Understanding the XRP Ledger

The XRP Ledger (XRPL) is a decentralized, open-source blockchain designed to facilitate fast, secure, and cost-efficient transactions. Unlike traditional financial systems that rely on intermediaries such as banks or payment processors, the XRPL operates on a distributed network that enables direct peer-to-peer transactions. This makes it an attractive option for individuals and businesses looking to move value across borders efficiently.

Originally launched in 2012 by Ripple Labs, the XRPL was created to solve many of the inefficiencies associated with traditional banking and other blockchain networks. Unlike Bitcoin, which relies on energy-intensive mining to validate transactions, the XRPL utilizes a unique consensus protocol that allows for rapid confirmation times and minimal transaction costs. This makes it particularly well-suited for high-speed financial settlements, remittances, and liquidity management.

One of the defining characteristics of the XRPL is its native digital asset, XRP. XRP serves as a bridge currency within the network, enabling seamless conversions between different fiat and digital currencies. This function is particularly valuable for financial institutions and payment providers looking to reduce the costs and delays associated with cross-border transactions.

Another key aspect of the XRPL is its decentralized nature. Unlike centralized financial systems where control is held by a single entity, the XRPL is maintained by a global network of independent validators. These validators work together to agree on the validity of transactions, ensuring security and transparency while eliminating the need for intermediaries.

Beyond simple payments, the XRPL also supports a range of advanced functionalities, including tokenization, smart contract-like features, and decentralized finance (DeFi) applications.

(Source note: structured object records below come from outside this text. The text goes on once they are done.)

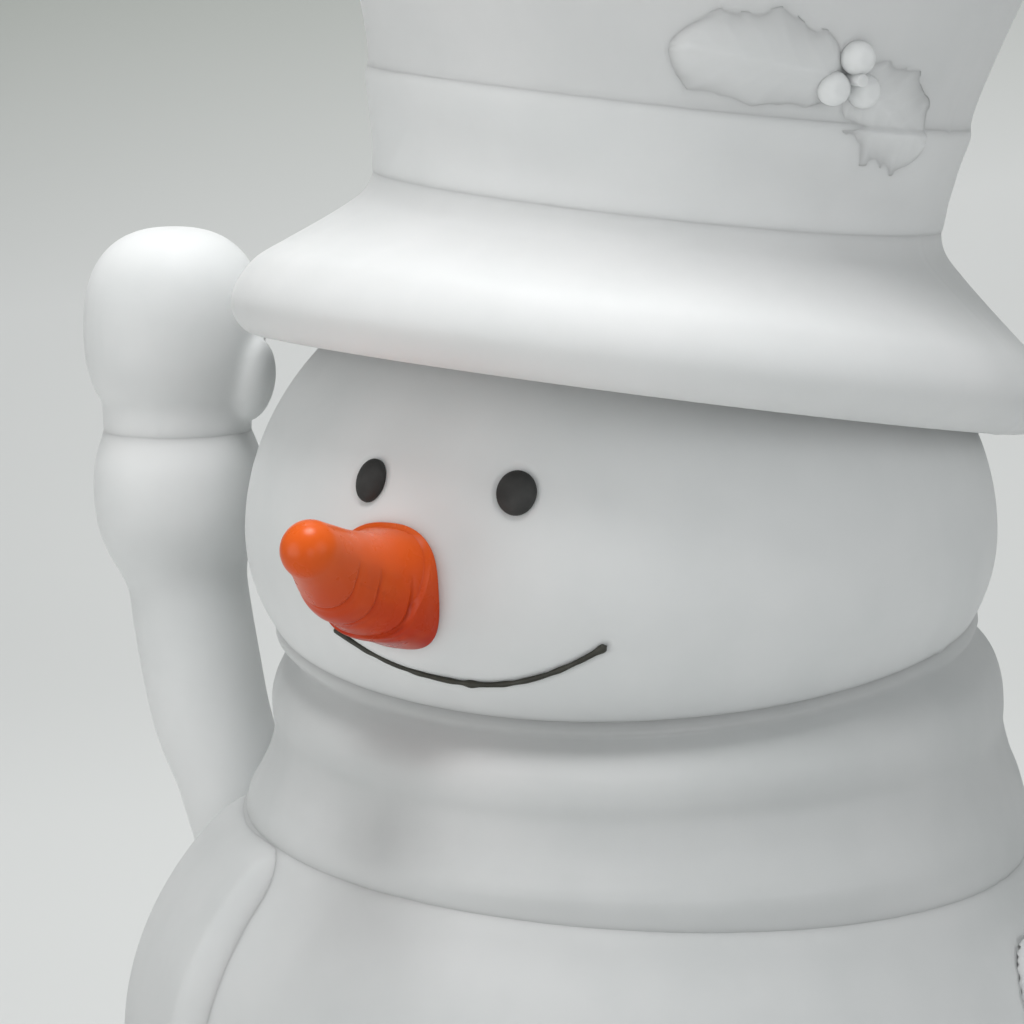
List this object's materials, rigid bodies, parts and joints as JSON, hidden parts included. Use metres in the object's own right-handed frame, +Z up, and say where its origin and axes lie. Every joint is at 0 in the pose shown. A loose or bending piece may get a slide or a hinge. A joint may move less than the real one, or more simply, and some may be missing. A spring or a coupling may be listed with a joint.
{
  "type": "light-up yard snowman",
  "caption": "Hollow moulded light-up snowman with a lift-off hat, turning head, plug-in arms and a twist-lock lamp in its base.",
  "frame": {"origin": "on the floor at the centre of the base ring's underside", "axes": "+Z up along the body's axis; the face looks along -Y; the snowman's left hand is at +X"},
  "size_m": [0.5537, 0.4613, 0.8064],
  "materials": {
    "white_shell": "satin translucent polyethylene",
    "white_base": "satin injection moulding",
    "white_sprig": "satin",
    "black_face": "satin",
    "mouth_black": "matt",
    "orange_nose": "gloss",
    "black_lamp": "fine texture",
    "black_rubber": "matt",
    "spring_steel": "bright zinc",
    "cap_metal": "nickel-plated",
    "frosted_glass": "frosted"
  },
  "bodies": {
    "body": {"body_shell": "white_shell", "base_ring": "white_base", "belly_buttons": "black_face", "belly_push_nuts": "spring_steel", "scarf_wrap": "white_shell", "scarf_tail": "white_shell"},
    "head": {"head_shell": "white_shell", "right_eye": "black_face", "left_eye": "black_face", "eye_push_nuts": "spring_steel", "mouth_inlay": "mouth_black", "carrot_nose": "orange_nose", "nose_retainer": "white_base"},
    "hat": {"hat_shell": "white_shell", "hat_band": "white_shell", "holly_leaf_front": "white_sprig", "holly_leaf_rear": "white_sprig", "holly_berries": "white_sprig", "holly_pin": "white_sprig"},
    "right_arm": {"right_sleeve": "white_shell", "right_mitten": "white_shell"},
    "left_arm": {"left_sleeve": "white_shell", "left_mitten": "white_shell"},
    "lamp_unit": {"lamp_plate": "white_base", "plate_seal": "black_rubber", "lamp_stand": "white_base", "lamp_holder": "black_lamp", "holder_nut": "black_lamp", "switch_body": "black_lamp", "strain_relief": "black_rubber", "power_lead": "black_rubber", "lead_connector": "black_lamp"},
    "bulb": {"bulb_cap": "cap_metal", "bulb_globe": "frosted_glass"},
    "button": {"power_button": "black_face"},
    "collar": {"connector_collar": "black_lamp"}
  },
  "joints": [
    {"name": "head_turn", "type": "hinge", "parent": "body", "child": "head", "pos_m": [0, 0, 0.43], "axis": [0, 0, 1], "range_deg": [-20, 20]},
    {"name": "hat_lift", "type": "slide", "parent": "head", "child": "hat", "axis": [0.0929, 0.0479, 0.9945], "range_m": [0, 0.15]},
    {"name": "right_arm_twist", "type": "hinge", "parent": "body", "child": "right_arm", "pos_m": [-0.17171, -0.02108, 0.317], "axis": [-0.3067, -0.0377, 0.9511], "range_deg": [-20, 35]},
    {"name": "left_arm_swing", "type": "hinge", "parent": "body", "child": "left_arm", "pos_m": [0.19, 0, 0.325], "axis": [1, 0, 0], "range_deg": [-100, 35]},
    {"name": "lamp_twist", "type": "hinge", "parent": "body", "child": "lamp_unit", "pos_m": [0, 0, 0.011], "axis": [0, 0, 1], "range_deg": [0, 45]},
    {"name": "bulb_turn", "type": "hinge", "parent": "lamp_unit", "child": "bulb", "pos_m": [0, 0, 0.08], "axis": [0, 0, 1], "continuous": true},
    {"name": "button_press", "type": "slide", "parent": "lamp_unit", "child": "button", "axis": [0, 0, 1], "range_m": [0, 0.0025], "stiffness_N_per_m": 200, "springref_m": -0.002},
    {"name": "collar_turn", "type": "hinge", "parent": "lamp_unit", "child": "collar", "pos_m": [0.06977, 0.1917, 0.0094], "axis": [0.342, 0.9397, 0], "continuous": true}
  ]
}
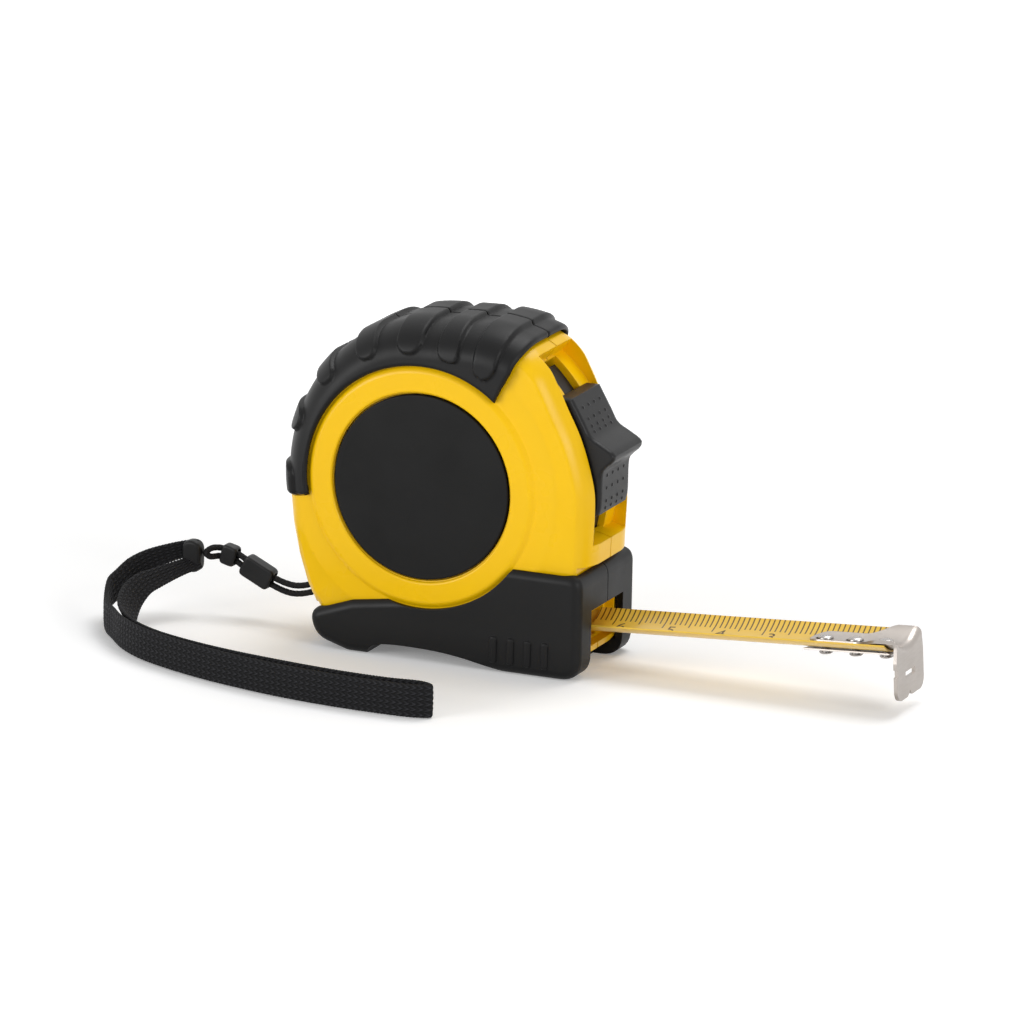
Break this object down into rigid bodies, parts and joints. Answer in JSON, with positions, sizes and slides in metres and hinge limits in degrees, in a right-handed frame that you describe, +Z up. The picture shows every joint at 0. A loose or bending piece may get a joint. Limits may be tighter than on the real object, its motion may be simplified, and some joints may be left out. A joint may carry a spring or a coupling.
{
  "type": "retractable tape measure",
  "caption": "Pocket tape measure: round-backed yellow casing in a ribbed rubber jacket, curved steel blade with a sliding end hook, thumb lock and wrist strap.",
  "frame": {"origin": "on the surface it stands on, at the middle of its footprint without the free strap", "axes": "+X the way the blade runs out, +Y from the open side face to the screwed side face, +Z up"},
  "size_m": [0.1578, 0.0629, 0.0652],
  "materials": {
    "casing_yellow": "smooth moulded plastic, soft gloss",
    "jacket_rubber": "fine-grained soft rubber",
    "disc_black": "plain flat insert, satin",
    "black_plastic": "fine stipple",
    "hook_steel": "plated sheet, satin",
    "fastener_steel": "plated",
    "blade_lacquer": "yellow lacquered spring steel with dark brown printed marks",
    "spool_plastic": "moulded",
    "spring_steel": "blued spring strip",
    "strap_fabric": "flat black braid"
  },
  "bodies": {
    "case": {"casing_near": "casing_yellow", "casing_far": "casing_yellow", "side_disc_near": "disc_black", "side_disc_far": "disc_black", "top_grip_near": "jacket_rubber", "top_grip_far": "jacket_rubber", "base_grip_near": "jacket_rubber", "base_grip_far": "jacket_rubber", "case_screw_1": "fastener_steel", "case_screw_2": "fastener_steel", "case_screw_3": "fastener_steel", "case_screw_4": "fastener_steel", "spool_post": "fastener_steel", "strap_pin": "fastener_steel", "blade_lead": "blade_lacquer", "strap_cord": "strap_fabric", "strap_ferrule": "black_plastic", "strap_clip": "black_plastic", "strap_band": "strap_fabric"},
    "spool": {"spool": "spool_plastic", "spool_cover": "spool_plastic", "wound_blade": "blade_lacquer", "power_spring": "spring_steel"},
    "blade": {"blade": "blade_lacquer", "hook_backing_plate": "hook_steel", "hook_rivet_1": "fastener_steel", "hook_rivet_2": "fastener_steel", "hook_rivet_3": "fastener_steel"},
    "hook": {"end_hook": "hook_steel"},
    "lock": {"lock_button": "black_plastic", "lock_strip": "black_plastic", "lock_stem": "black_plastic", "brake_pad": "jacket_rubber"}
  },
  "joints": [
    {"name": "spool_turn", "type": "hinge", "parent": "case", "child": "spool", "pos_m": [-0.03182, 0, 0.0333], "axis": [0, 1, 0], "range_deg": [0, 144]},
    {"name": "blade_slide", "type": "slide", "parent": "case", "child": "blade", "axis": [0.998, 0, 0.0628], "range_m": [-0.0483, 0]},
    {"name": "hook_float", "type": "slide", "parent": "blade", "child": "hook", "axis": [0.998, 0, 0.0628], "range_m": [0, 0.0008]},
    {"name": "lock_slide", "type": "hinge", "parent": "case", "child": "lock", "pos_m": [-0.03182, 0, 0.0333], "axis": [0, 1, 0], "range_deg": [-13, 0]}
  ],
  "couplings": [
    {"joint": "blade_slide", "follows": "spool_turn", "m_per_rad": -0.0192}
  ]
}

This flexibility makes it a powerful tool for developers and businesses looking to build innovative financial solutions on a scalable and efficient blockchain.

For investors and traders, understanding the XRP Ledger is crucial for making informed decisions about XRP as a digital asset. Its fast transaction speeds, low fees, and growing adoption make it a strong contender in the cryptocurrency market, offering multiple opportunities for profit and strategic investment.

Key features and functionality

One of the standout characteristics of the XRP Ledger (XRPL) is its speed and efficiency. Traditional blockchain networks like Bitcoin and Ethereum often struggle with network congestion and high transaction fees, but the XRPL was designed to overcome these challenges. Transactions on the XRPL are typically settled in just 3 to 5 seconds, making it one of the fastest blockchain networks available. This rapid settlement time is especially beneficial for traders and financial institutions that require near-instant finality when moving funds.

Another major advantage of the XRPL is its low transaction costs. Unlike networks that rely on high gas fees, the cost of a transaction on the XRPL is typically a fraction of a cent. This makes it an attractive option for both retail users and enterprises looking to execute frequent transactions without incurring significant costs. The low fees also make microtransactions viable, opening up new possibilities for payment solutions, content monetization, and decentralized finance applications.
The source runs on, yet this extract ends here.